6°) Que pensez-vous brièvement de ces différents sujets :
- 35 heures
La réponse courte est : une stupidité économique, car ce n’est pas le temps de travail qui compte, mais ce qu’il en résulte. Le travail n’est pas un gâteau à se partager, et personne ne travaille pour travailler. De plus, chacun devrait pouvoir choisir son travail et son temps de travail, pourvu qu’il trouve un accord avec son employeur. Plus généralement, tout le code du travail est une des causes profondes de notre faillite économique et sociale, basé qu’il est sur le marxisme. Il faut le supprimer, sans autre forme de procès - comme tous les autres codes, d’ailleurs.
- Sécurité sociale
Elle est source de tout sauf de sécurité et de social. Elle coûte une fortune à tous, ne tient aucun engagement, crée des dettes, contraint tout le monde à commencer par les professionnels, elle est un état dans l’état, bref un monstre et une aberration. Elle est de plus hors-la-loi puisque son monopole n’est plus reconnu par l’Europe depuis quelques 25 ans. Là encore, la réponse devrait être : chacun devrait pouvoir choisir sa propre couverture sociale, librement.
- CDI
Il y aurait beaucoup à dire, car le CDI exprime à lui seul tout le piège de la vision rigidifiée de la relation employeur-employé que porte le code du travail. Alors que le monde accélère et appelle à la souplesse, rigidifier ne protège pas l’employé, car cela le rend esclave de son employeur. Et l’on voit les burn-out, les suicides et tant d’autres déviances du monde du travail, tout cela parce que l’employé a peur du chômage et croit avoir perdu le pouvoir de dire « au revoir ». Cela n’est pas la faute aux patrons, mais la faute du code du travail et de ses inspecteurs.
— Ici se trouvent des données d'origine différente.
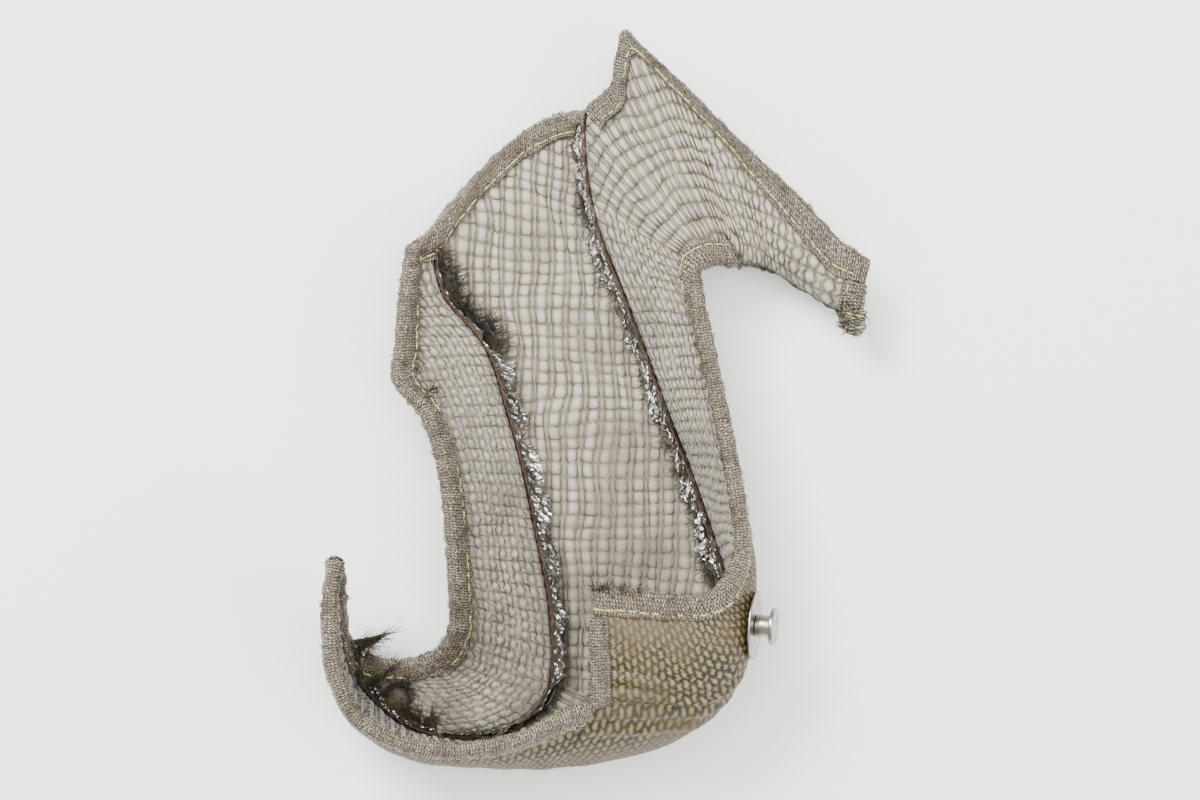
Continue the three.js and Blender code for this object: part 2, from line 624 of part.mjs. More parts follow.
const leftRimStations = sideStations(left, 0, 1, 0, lastRow(left));
const topEndStations = Object.assign(
  [
    ...endStations(left, 0, 1, between(1 + cornerGap, lastColumn(left))),
    ...endStations(band, 0, 1, between(0, lastColumn(band))),
  ],
  { innerFirst: true },
);
const flapEdgeStations = sideStations(right, 0, 1, 0, FLAP_ROWS.length - 1);
const flapEndStations = endStations(right, 0, 1, between(1 + cornerGap, lastColumn(right) - 1 - cornerGap));
const rightRimStations = sideStations(right, lastColumn(right), lastColumn(right) - 1, 0, lastRow(right));
const lidEndStations = endStations(
  right, lastRow(right), lastRow(right) - 1, between(0, lastColumn(right) - 1 - cornerGap),
);
const toeRimStations = sideStations(
  band, lastColumn(band), lastColumn(band) - 1, rowIndex("band", LID_END) + 1, lastRow(band),
);
const tabEdgeStations = sideStations(band, 0, 1, rowIndex("band", LEFT_PANEL_END) + 1, lastRow(band));
const tabTipStations = endStations(
  band, lastRow(band), lastRow(band) - 1, between(1 + cornerGap, lastColumn(band) - 1 - cornerGap),
);
const TAPES = {
  left_rim: leftRimStations,
  top_end: topEndStations,
  flap_edge: flapEdgeStations,
  flap_end: flapEndStations,
  right_rim: rightRimStations,
  lid_end: lidEndStations,
  toe_rim: toeRimStations,
  tab_edge: tabEdgeStations,
  tab_tip: tabTipStations,
};
for (const [name, stations] of Object.entries(TAPES)) {
  add(`${name}_binding`, bindingTape(stations), wireTape);
}
const INSIDE = 1;
const OUTSIDE = -1;
add("left_rim_topstitch", topstitch(leftRimStations, INSIDE), yellowThread);
add("top_end_topstitch", topstitch(topEndStations, INSIDE), yellowThread);
add("flap_edge_topstitch", topstitch(flapEdgeStations, INSIDE), yellowThread);
add("right_rim_inner_topstitch", topstitch(rightRimStations, INSIDE), yellowThread);
add("right_rim_outer_topstitch", topstitch(rightRimStations, OUTSIDE), yellowThread);
add("toe_rim_topstitch", topstitch(toeRimStations, INSIDE), yellowThread);

// Seams
const leftSeamRows = BAND_ROWS.filter((row) => row > SEAM_START && row < LEFT_SEAM_STOP);
const rightSeamRows = BAND_ROWS.filter((row) => row > SEAM_START && row < RIGHT_SEAM_STOP);
add("left_seam_foil", foilPly(leftSeamFrame, leftSeamRows), foil);
add("left_seam_allowance", clothPly(leftSeamFrame, leftSeamRows), basaltCloth);
add("left_seam_thread", seamThread(leftSeamFrame, leftSeamRows), redThread);
add("right_seam_foil", foilPly(rightSeamFrame, rightSeamRows), foil);
add("right_seam_allowance", clothPly(rightSeamFrame, rightSeamRows), basaltCloth);
add("right_seam_thread", seamThread(rightSeamFrame, rightSeamRows), redThread);

// The lacing anchor
const plateTop = PLATE_THICKNESS;
const headBottom = plateTop + POST_LENGTH;
add(
  "anchor_base_plate",
  ring(SHANK_CLEARANCE_RADIUS, PLATE_DIAMETER / 2, 0, plateTop),
  stainless,
  anchorPlace,
);
add(
  "anchor_post",
  turned([
    [0, WASHER_BOTTOM - CLEARANCE], [SHANK_DIAMETER / 2, WASHER_BOTTOM - CLEARANCE],
    [SHANK_DIAMETER / 2, plateTop + CLEARANCE], [POST_DIAMETER / 2, plateTop + CLEARANCE],
    [POST_DIAMETER / 2, headBottom - CLEARANCE], [0, headBottom - CLEARANCE],
  ]),
  stainless,
  anchorPlace,
);
add(
  "anchor_head",
  turned([
    [0, headBottom], [HEAD_DIAMETER / 2, headBottom], [HEAD_DIAMETER / 2, headBottom + HEAD_THICKNESS],
    [0.8 * (HEAD_DIAMETER / 2), headBottom + HEAD_THICKNESS], [0, headBottom + HEAD_THICKNESS - HEAD_DISH],
  ]),
  stainless,
  anchorPlace,
);
add(
  "anchor_backing_washer",
  ring(SHANK_CLEARANCE_RADIUS, WASHER_DIAMETER / 2, WASHER_BOTTOM, WASHER_TOP),
  stainless,
  anchorPlace,
);

// The origin is under the middle of the blanket's outline, on the table.
const outline = new THREE.Box3().setFromObject(blanket, true).getCenter(new THREE.Vector3());
blanket.position.set(-outline.x, -outline.y, 0);
const part = new THREE.Group().add(blanket);

export default part;
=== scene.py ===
"""A used turbo heat blanket, opened and lying on a table with its inside up.

A long band is sewn along its two long edges to two C-shaped side panels. Each panel is a quilt: woven
basalt cloth outside, white wool in the middle, knitted stainless wire inside. Knitted wire tape binds every
free edge, the seam allowances stand up inside, and one lacing anchor sits on the folded-over toe.
Everything is in metres, +Z up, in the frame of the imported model.
"""
from functools import partial

import bpy
import numpy as np
from bpy.props import FloatProperty, FloatVectorProperty, PointerProperty
from mathutils import Matrix, Vector


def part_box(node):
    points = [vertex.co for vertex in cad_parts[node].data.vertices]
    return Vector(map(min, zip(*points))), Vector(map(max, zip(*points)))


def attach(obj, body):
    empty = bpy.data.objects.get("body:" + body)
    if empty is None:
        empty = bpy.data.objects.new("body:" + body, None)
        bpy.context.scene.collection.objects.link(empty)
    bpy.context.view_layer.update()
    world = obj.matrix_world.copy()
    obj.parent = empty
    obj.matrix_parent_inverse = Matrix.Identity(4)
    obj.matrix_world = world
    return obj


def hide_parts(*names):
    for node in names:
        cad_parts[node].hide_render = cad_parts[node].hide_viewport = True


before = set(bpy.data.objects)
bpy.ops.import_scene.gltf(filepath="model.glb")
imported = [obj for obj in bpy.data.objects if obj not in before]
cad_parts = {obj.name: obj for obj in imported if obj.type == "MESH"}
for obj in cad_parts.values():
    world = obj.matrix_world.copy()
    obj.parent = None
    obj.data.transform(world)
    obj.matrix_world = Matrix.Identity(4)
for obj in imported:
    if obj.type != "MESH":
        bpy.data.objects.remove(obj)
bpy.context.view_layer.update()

bl_info = {
    "name": "Turbo heat blanket",
    "version": (1, 0, 0),
    "blender": (4, 5, 0),
    "location": "3D View > Sidebar > Blanket",
    "description": "Models a used turbo heat blanket around its packed frame",
    "category": "Object",
}

MM = 0.001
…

- Retraites par répartition
Une autre aberration, et du vol à grande échelle, comme tout mécanisme de répartition. Nous cotisons en ce moment pour la retraite dont profitent nos parents qui n’ont jamais pu cotiser assez pour leur propre retraite, vu qu’on n’imaginait pas à l’époque un tel allongement de la durée de vie. Et par contre, quand viendra notre tour, retardé toujours plus loin, les caisses seront vides. D’ailleurs, pourquoi serais-je obligé de partir à la retraite ? Quel esprit abject a pu seulement un jour oser penser qu’un tel mécanisme pouvait avoir une quelconque valeur morale, sociale et économique ?
7°) On évoque à tour de bras “l’ubérisation de la société”, souvent comme un mal. Que cela vous évoque-t-il ?
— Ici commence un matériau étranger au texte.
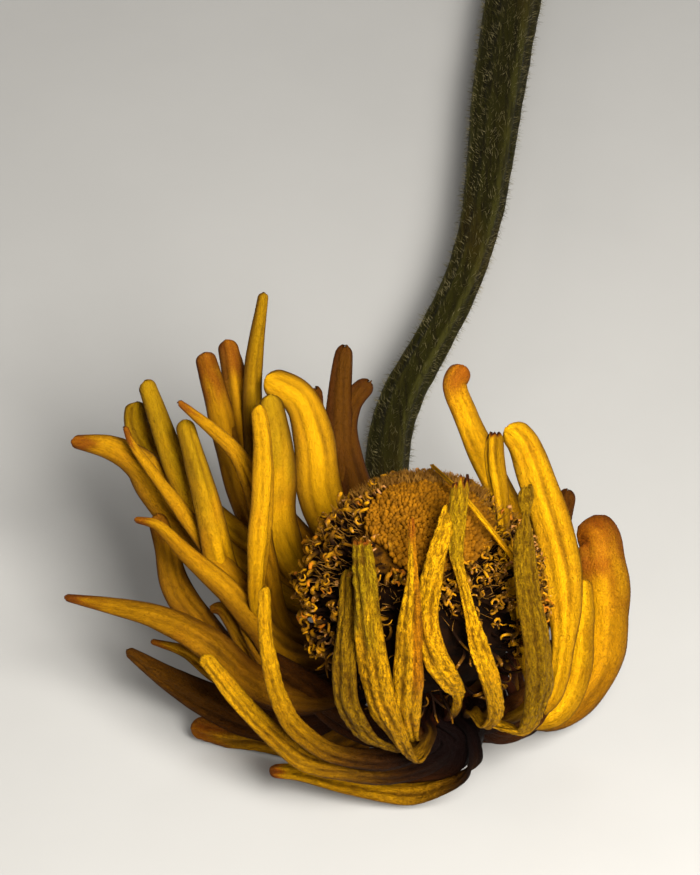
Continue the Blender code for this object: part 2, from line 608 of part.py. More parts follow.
def make_mound():
    """The cap of unopened florets on top of the dome, in the spiral that such a head grows in."""
    draw = random.Random(SEED + 1)
    mound = cap(CORE_RADIUS + 1.5 * GAP, MOUND_RADIUS - CAP_RISE, MOUND_EDGE)
    buds = []
    for i in range(BUD_COUNT):
        polar = (MOUND_EDGE - math.radians(3.0)) * math.sqrt((i + 0.5) / BUD_COUNT)
        buds.append(bud(ball_direction(polar, i * GOLDEN_ANGLE), draw))
    combine(mound, buds, "UNION")
    combine(mound, petal_room(), "DIFFERENCE")
    keep_largest(mound)
    finish(mound, "centre_florets")


def stem_radius(point):
    """The stem's radius at a point of its path, between the radii at the two listed points round it."""
    places = [y for x, y, z in STEM_POINTS]
    for k in range(len(places) - 1):
        if point.y <= places[k + 1]:
            share = max(point.y - places[k], 0.0) / (places[k + 1] - places[k])
            return STEM_RADII[k] + (STEM_RADII[k + 1] - STEM_RADII[k]) * share
    return STEM_RADII[-1]


def make_stem():
    """The ridged stem from the neck to its slanted cut."""
    path = smooth_path([Vector(p) for p in STEM_POINTS], STEM_STATIONS, STEM_EASE)
    rings = []
    for point, (side, normal) in zip(path, carried_frames(path, Vector((0.0, 1.0, 0.0)))):
        radius = stem_radius(point)
        ring = []
        for j in range(STEM_SIDES):
            angle = 2 * math.pi * j / STEM_SIDES
            reach = radius + STEM_RIDGE * (1 if j % 2 else -1)
            ring.append(point + side * (reach * math.cos(angle)) + normal * (reach * math.sin(angle)))
        rings.append(ring)
    along = (path[-1] - path[-2]).normalized()
    rings[-1] = [p + along * (CUT_SLANT * (p.x - path[-1].x)) for p in rings[-1]]
    stem = loft("stem", rings)
    combine(stem, [table_block()], "DIFFERENCE")
    keep_largest(stem)
    finish(stem, "stem")


def main():
    start_empty()
    make_petals()
    make_calyx()
    make_florets()
    make_mound()
    make_stem()


main()
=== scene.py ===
"""A dried daisy on a long cut stem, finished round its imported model.

Each flower part has its own operator in the sidebar's Dried Daisy panel. Lengths in the property groups are
in metres. Lists of points are in millimetres from the place on the table under the middle of the calyx's rim,
and so is every length in a petal's, a floret's or the stem's own code.
"""
import json
import math
import random
from collections import namedtuple
from contextlib import contextmanager

import bmesh
import bpy
from bpy.props import FloatProperty, FloatVectorProperty, IntProperty, PointerProperty
from mathutils import Matrix, Vector, noise
from mathutils.bvhtree import BVHTree

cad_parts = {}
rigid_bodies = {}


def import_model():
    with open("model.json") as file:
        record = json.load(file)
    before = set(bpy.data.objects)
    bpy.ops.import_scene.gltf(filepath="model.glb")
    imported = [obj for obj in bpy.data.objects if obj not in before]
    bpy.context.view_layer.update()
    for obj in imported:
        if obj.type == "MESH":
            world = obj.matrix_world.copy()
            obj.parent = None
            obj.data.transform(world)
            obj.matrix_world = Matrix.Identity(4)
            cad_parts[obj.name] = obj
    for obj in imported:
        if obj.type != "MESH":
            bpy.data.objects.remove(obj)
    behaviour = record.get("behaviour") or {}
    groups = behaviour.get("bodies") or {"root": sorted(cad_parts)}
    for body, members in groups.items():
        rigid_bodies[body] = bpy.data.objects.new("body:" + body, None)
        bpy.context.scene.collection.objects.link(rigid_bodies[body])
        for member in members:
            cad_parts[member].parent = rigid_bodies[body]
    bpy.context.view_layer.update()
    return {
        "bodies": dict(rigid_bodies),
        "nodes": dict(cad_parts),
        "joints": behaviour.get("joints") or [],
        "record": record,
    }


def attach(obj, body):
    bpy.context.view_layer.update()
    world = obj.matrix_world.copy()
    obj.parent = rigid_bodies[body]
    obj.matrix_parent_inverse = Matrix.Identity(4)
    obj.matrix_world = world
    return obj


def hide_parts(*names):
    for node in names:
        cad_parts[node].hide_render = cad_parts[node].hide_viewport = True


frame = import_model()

bl_info = {
    "name": "Dried Daisy",
    "version": (1, 0, 0),
    "blender": (4, 5, 0),
    "location": "View3D > Sidebar > Dried Daisy",
    "description": "Finishes a dried daisy: petals, florets, calyx, stem and stage",
    "category": "Object",
}

MM = 0.001

# The head on the table, as in the part
HEAD_X = 9.9
HEAD_Y = -59.4
HEAD_PLACE = Vector((HEAD_X, HEAD_Y, 0.0))
RIM_HEIGHT = 13.0
LEAN_FORWARD = math.radians(10.0)
LEAN_LEFT = math.radians(6.0)
ROOT_RADII = (5.3, 7.2)
ROOT_RISE = 0.5
TABLE_GAP = 0.04
RING_SIDES = 72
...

L’uberisation est venue par les taxis et cela reste un excellent exemple non pas du problème des Uber et autres, mais des problèmes de la France.
On parle d’Uber, mais on oublie d’abord de parler des taxis, dont il faut m’expliquer pourquoi la profession est soumise à licence (onéreuse) au lieu d’être libre. Car tout le problème vient de là : si les taxis étaient une profession « libérale », ils seraient je pense heureux de vendre leur service à Uber ou à ses concurrents. Ou même de faire concurrence à Uber en montant une association, par exemple. En tout cas, la question ne devrait pas être politique.
En France, on n’aime pas la concurrence, paraît-il. C’est oublier que c’est la concurrence qui enrichit le consommateur, c’est-à-dire tout le monde, alors que tout ce qui vient de la bureaucratie non seulement n’enrichit personne, mais nous appauvrit tous. Il faut donc faire sauter tous les monopoles, plutôt que de jeter la pierre à Uber qui tente juste de nous rendre service. Au point d’en faire une question politique, alors que la politique ne peut rien faire de positif en matière économique. Après tout, si vous n’aimez pas Uber, ne l’utilisez pas, tout simplement. Mais laissez tranquilles ceux qui y trouvent un intérêt.
8°) Enfin, comment décririez-vous les milieux libéraux/libertariens si vous deviez en faire un portrait-robot (Moyenne d’âge, sexe, niveau d’éducation, niveau de revenu, etc.)
Voilà bien une colle. A titre d’illustration de la diversité du milieu, je vous encourage à consulter la liste des professions des auteurs des ouvrages « Libres ! » et « Libres !! ». Il y a de tout, des étudiants au professeur d’université, des salariés dans des domaines très variés, des médecins comme un batelier ou un moto-taxi, des entrepreneurs comme des agriculteurs ou photographes.
En général, ce sont des gens curieux, autodidactes, entreprenants, au bon sens affûté et qui ne se laissent pas imposer facilement le politiquement correct. Le libertarien est un contestataire respectueux et responsable, qui aime les hommes comme il s’aime lui-même et qui œuvre pour que tout le monde puisse bénéficier de la liberté qu’il réclame pour lui-même. Un humaniste, donc.